Spray crockpot with cooking oil.  Put the boneless skinless chicken breasts in (you can put them in frozen), pour the Alfredo sauce on top (I rinsed out the jar with a little water and poured it in on top).  Turn the crockpot on low 6-8 hours (if it is longer and they are frozen no big deal).  Shred the chicken up, pour back in the crockpot and stir it all up together.  Serve over the cooked spaghetti noodles (or whatever noodles you like).  We served this with breadsticks.  It was good!
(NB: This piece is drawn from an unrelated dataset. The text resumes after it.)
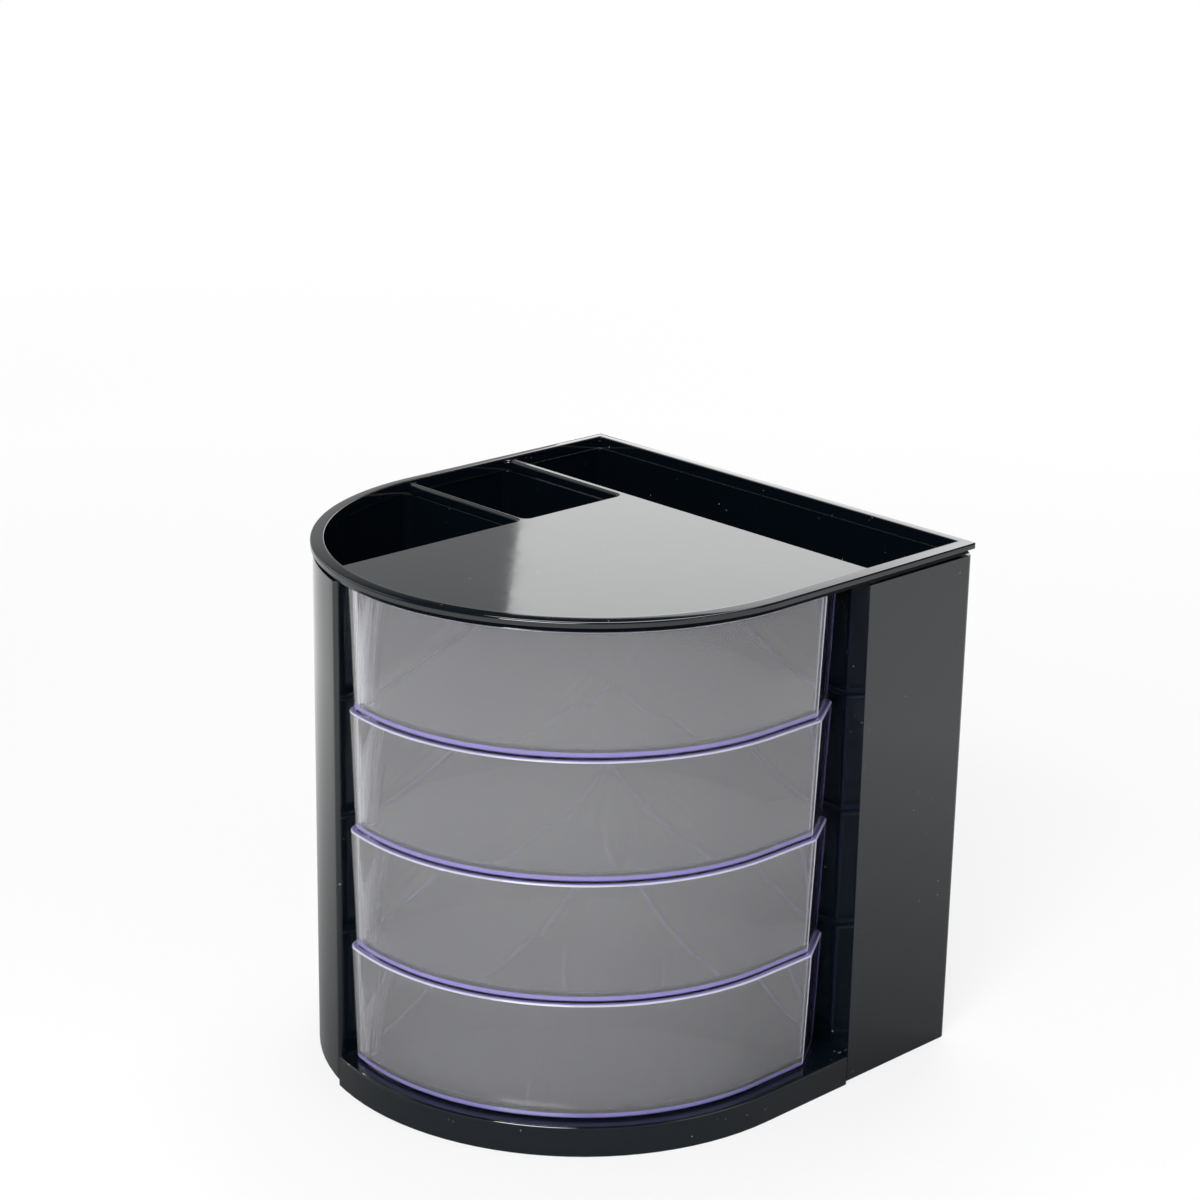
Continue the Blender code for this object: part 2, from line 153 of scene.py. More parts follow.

Tuesday, September 18, 2012

Corn and Black Bean Salsa Chicken

Corn and Black Bean Salsa Chicken

1 Jar Corn and Black Bean Salsa
1 lb boneless skinless chicken breasts
Optional: Tomatoes, lettuce, sour cream, cheese, Tortillas, chips (basically taco/fajita fixings)
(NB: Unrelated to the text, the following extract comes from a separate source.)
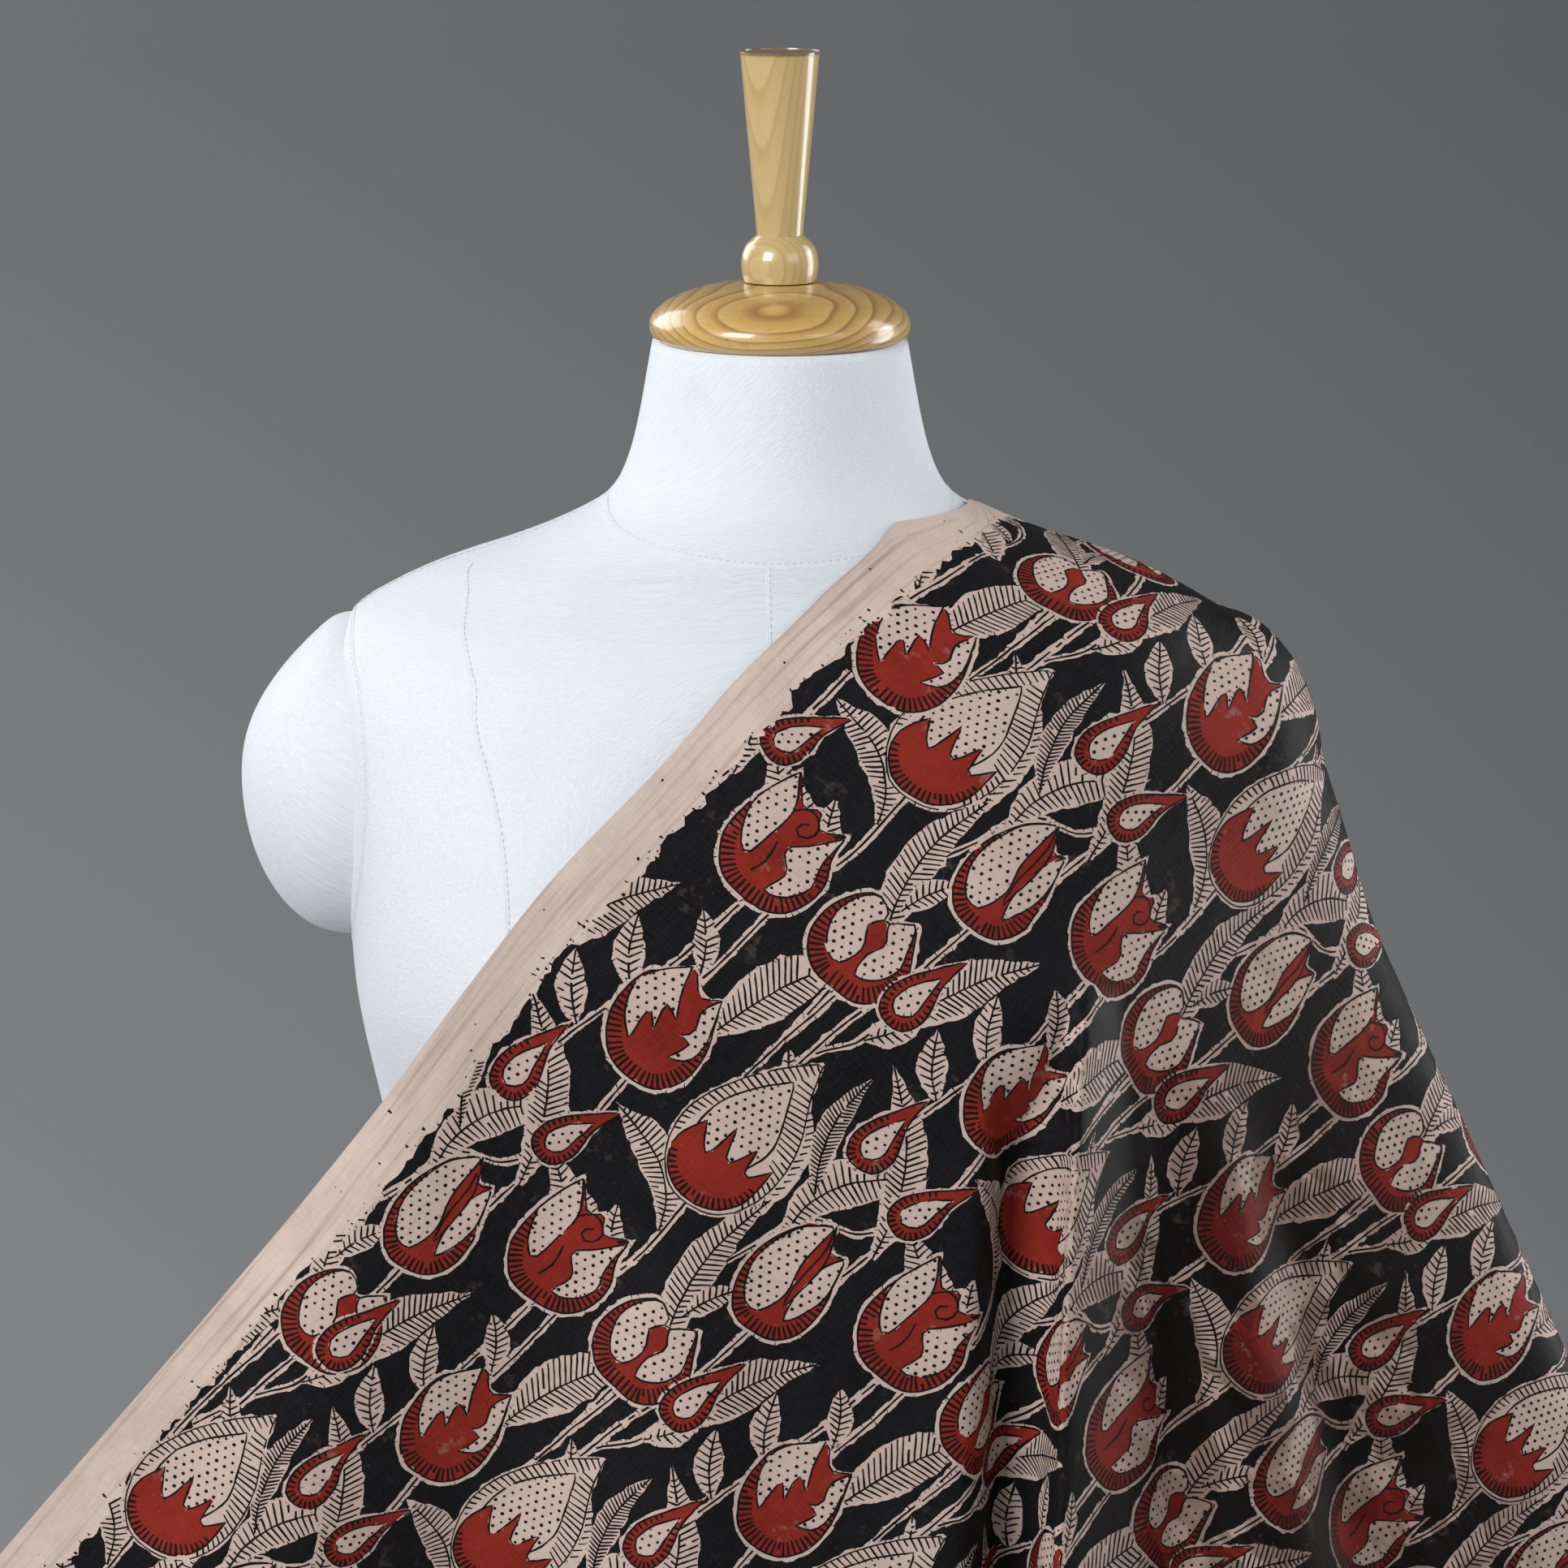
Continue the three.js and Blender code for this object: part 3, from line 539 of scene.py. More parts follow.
# Each fold: the line it is measured from, how far along the silk it lies from that line at its top and at
# the table, the level where it starts, its depth and half its width at the table, how far its crest rolls
# towards the front edge, and how its depth grows on the way down, 1 being evenly. A depth under 0 is a
# trough. The two deep rows beside the bust make one pleat, whose crest laps over its trough.
FOLDS = [
    ("pleat", -232, -430, 560, 20, 90, 0, 0.7), ("pleat", -190, -310, 480, -22, 85, 0, 0.8),
    ("pleat", -150, -180, 470, 20, 80, 0, 0.8), ("pleat", -23, -21, 530, -38, 40, 0, 0.4),
    ("pleat", 9, 21, 500, 32, 42, 44, 0.35), ("pleat", 44, 62, 480, -8, 34, 0, 0.8),
    ("pleat", 66, 120, 470, 24, 72, 0, 0.8), ("pleat", 96, 215, 430, -18, 64, 0, 0.8),
    ("side", 34, 72, 520, -26, 54, 0, 0.8), ("side", 62, 150, 540, 34, 58, 0, 0.8),
    ("side", 92, 232, 540, -32, 60, 0, 0.8), ("side", 125, 318, 530, 34, 62, 0, 0.8),
    ("side", 160, 405, 500, -24, 60, 0, 0.8), ("side", 185, 475, 480, 20, 56, 0, 0.8),
]
FOLD_TOP_WIDTH = 0.35  # a fold's width where it starts, as a share of its width at the table

HEM = [(5, 2.5), (0.9, 9), (0.9, 16), (0.9, 25), (0.9, RUN_OUT)]  # levels, and how far out on the table
COLUMNS = [(54, lambda t: 1 - (1 - t)**1.6), (54, lambda t: t**1.3), (69, lambda t: t)]
SILK_LEVELS = np.concatenate([np.linspace(TOP_EDGE, 655, 9)[:-1], np.linspace(655, 600, 14)[:-1],
                              np.linspace(600, 250, 72)[:-1], np.linspace(250, 14, 40)])


def eased_reach(z, ux, uy, ease):
    """The form's reach with its surface moved out by ease, square to its slope."""
    tilts = np.arange(-3, 4) / 6 * math.pi
    return np.max([form_reach(z + ease * math.sin(t), ux, uy) + ease * math.cos(t) for t in tilts], axis=0)


def cleared(points, ease):
    """Moves points of the silk out, level, until they clear the form and its arm cap."""
    x, y, z = points.reshape(-1, 3).T
    far = np.hypot(x, y)
    grow = np.maximum(1, eased_reach(z, x / far, y / far, ease) / far)
    x, y = x * grow, y * grow
    across, deep = (x - ARM_PLANE) / (ARM_BULGE + ease), y / (ARM_DEEP + ease)
    room = 1 - ((z - ARM_Z) / (ARM_TALL + ease))**2
    used = across**2 + deep**2
    grow = np.where((across > 0) & (used < room), np.sqrt(np.maximum(room, 0) / np.maximum(used, 1e-9)), 1)
    return np.stack([ARM_PLANE + (x - ARM_PLANE) * grow, y * grow, z], axis=1).reshape(points.shape)


def wrapped(points):
    """The convex outline round a set of points, turning to the left."""
    outline = []
    for ordered in (sorted(map(tuple, points)), sorted(map(tuple, points), reverse=True)):
        half = []
        for x, y in ordered:
            while len(half) > 1 and ((half[-1][0] - half[-2][0]) * (y - half[-2][1])
                                     <= (half[-1][1] - half[-2][1]) * (x - half[-2][0])):
                half.pop()
            half.append((x, y))
        outline += half[:-1]
    return np.array(outline)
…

Spray crockpot with spray. Place chicken breasts on bottom.  Pour the jar of Corn and Black Bean Salsa over the top.  I rinsed out the jar with a little bit of water and poured it on top.  Bake at low minimum 6 hours or so (you want to make sure the chicken is cooked through).  Take the chicken out of the crockpot.  Shred it up, throw it back in the pot and stir it around.  If it is really soupy, take the top off the crockpot for a little bit to get some of the soupyness out.  Serve on tortillas or over chips, with tomatoes, lettuce, sour cream, cheese, or whatever you like on your tacos/fajitas.  This will feed about 4 adults.

Thursday, April 12, 2012

Breadsticks/pizza dough

Breadsticks/pizza dough
From: Don't remember

1 1/2 cups warm water
1 TBS instant yeast
2 TBS sugar
3 1/2 cups flour
1/2 tsp salt

Mix water yeast and sugar together till dissolved. Let it rest 5 minutes or so. Add in the flour and salt and mix well (it says kneed for 3 mintues, i just use my kitchen aide mixer for like 3 mintues and don't hand mix too much). Let it rest about 10 mintues and the shape however you want. I have use this dough for breadsticks, pizza dough, pepperoni roll dough, and cinnamon pizza dough.

Bake at 375 degrees for however long you need to for whatever you are making.